Which only makes the now traditional end of season Premier League on-pitch playgroup session all the weirder.

It was not so long ago that a British tabloid snapped Carlos Tevez on his rather self-imposed mid-season exile to Argentina, and was forced to block out the face of his toddler son. Barely a few months later, he was parading them round the Etihad pitch in front of the world’s cameras.

It is a wonder anyone ever survived without their annual cooing-at-sporting-kiddies fix, ever since Alex Higgins tearily introduced it at the 1982 snooker World Championship final (though his dark green shirt-sleeves live longer in the memory than his little daughter’s bright blue eyes).

It confirms one curious fact we already knew. Footballers are prodigious breeders. Most 21st century rich people wait until their early thirties before sacrificing their social lives on the altar of sleepless nights and soiled nappies – just look at Wills and Kate. Not so, footballers. Jack Wilshere could quite conceivably be wheeling out his grandkids before his playing days are over. But then, given the perfumed and peroxided Royal Rumble-style fights a footballer’s better half has had to win in the nightclubs of Cheshire and West London to snare her walking cashpoint husband, it is not so surprising that any self-respecting Wife-and-Girlfriend should be all too aware that nothing will more assuredly tie him down than the patter of tiny moulded studs in the hallway.

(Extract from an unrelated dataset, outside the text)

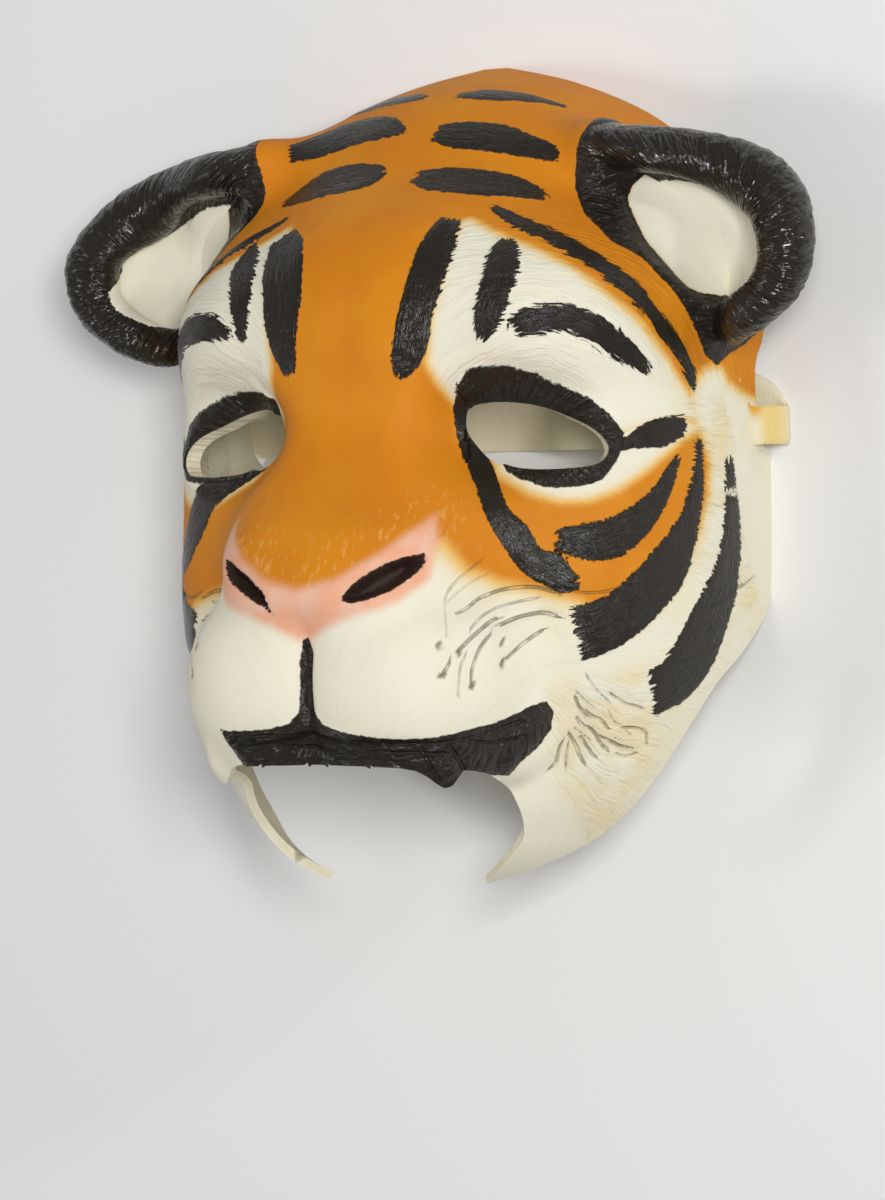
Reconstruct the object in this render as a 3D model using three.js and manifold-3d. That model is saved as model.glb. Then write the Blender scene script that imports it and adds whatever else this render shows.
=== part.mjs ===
// Tiger half mask of cast rubber: a thin painted shell with two ears and a head band, all in one casting.
// It lies face up on a table, in millimetres.
// X runs to the wearer's left, Y towards the forehead and Z up off the table.
import * as THREE from 'three';
import { mergeVertices } from 'three/addons/utils/BufferGeometryUtils.js';
import Module from 'manifold-3d';

const wasm = await Module();
wasm.setup();

// Driving dimensions
const WALL = 2.5;                 // thickness of the rubber
const FOREHEAD_END = 113;         // the mask reaches this far up
const JAW_END = -110;             // and its jaw could reach this far down
const Y_SHIFT = -6.1;             // puts the origin under the middle of the mask's length
const OUTSIDE_GRID = [42, 52];    // faces across and along the outer skin
const INSIDE_GRID = [26, 30];     // and the plainer inner skin
const FRONT_SHARE = 0.78;         // below 1, the faces are smaller at the front of the face than at the rim
const KNOB_OUT = 6;               // radius at FOCUS of the block that is hollowed out
const KNOB_IN = 4;                // and of the block taken out of it
const HOLLOW_SPREAD = 1.06;       // the hollow runs out past the rim
const CORE_SPREAD = 1.03;         // and so does the core that keeps the ears out of it
const CORE_SHARE = 0.6;           // the ears reach this share of the wall in
const EAR_AROUND = 22;
const EAR_ACROSS = 13;
const BAND = { from: 9.5, to: 30.5, thick: 2.2 };

// The bare head form. Each row gives a place along Y and the value there.
const HALF_WIDTH = [
  [-109, 4], [-104, 33.5], [-97, 48], [-85, 60], [-76, 66], [-66, 70.5], [-50, 75.5], [-30, 78],
  [0, 79], [40, 79], [60, 77], [72, 73], [88, 62], [98, 48], [108, 24], [113, 5],
];
const CROWN = [
  [-109, 56.5], [-97, 78.5], [-85, 85.5], [-70, 85.5], [-58, 83.5], [-30, 81.5], [0, 76.5],
  [50, 76.5], [66, 71.5], [81, 54], [94, 43.5], [104, 30.5], [110, 13.5], [113, 1],
];
const SQUARENESS = [
  [-109, 2.4], [-85, 2.5], [-70, 2.7], [-50, 3.1], [-20, 3.3], [0, 3.3], [30, 3], [50, 2.6], [66, 2.2],
  [113, 2.2],
];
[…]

Bacary Sagna with his family
Bacary Sagna with his family (Getty)

There is much for the serious fan to study, too. Once, the teary applause to the supporters was all that would indicate a player would not be back next season. On Sunday, Arsenal’s contractless Bacary Sagna asked the club photographer to snap him and his children on the Emirates pitch. Would he be collecting such souvenirs if he were back in August?

It’s also a chance for publicity-hungry bookmakers to assess the damage. Wilshere’s son Archie repeatedly left him for dead on the Emirates turf on Sunday. Some offered 50 to 1 on Kai Rooney to captain England within moments of his emergence from the womb. Now, five years on, as he’s volleying them in to the top corner from the 18-yard line, it’s time to panic.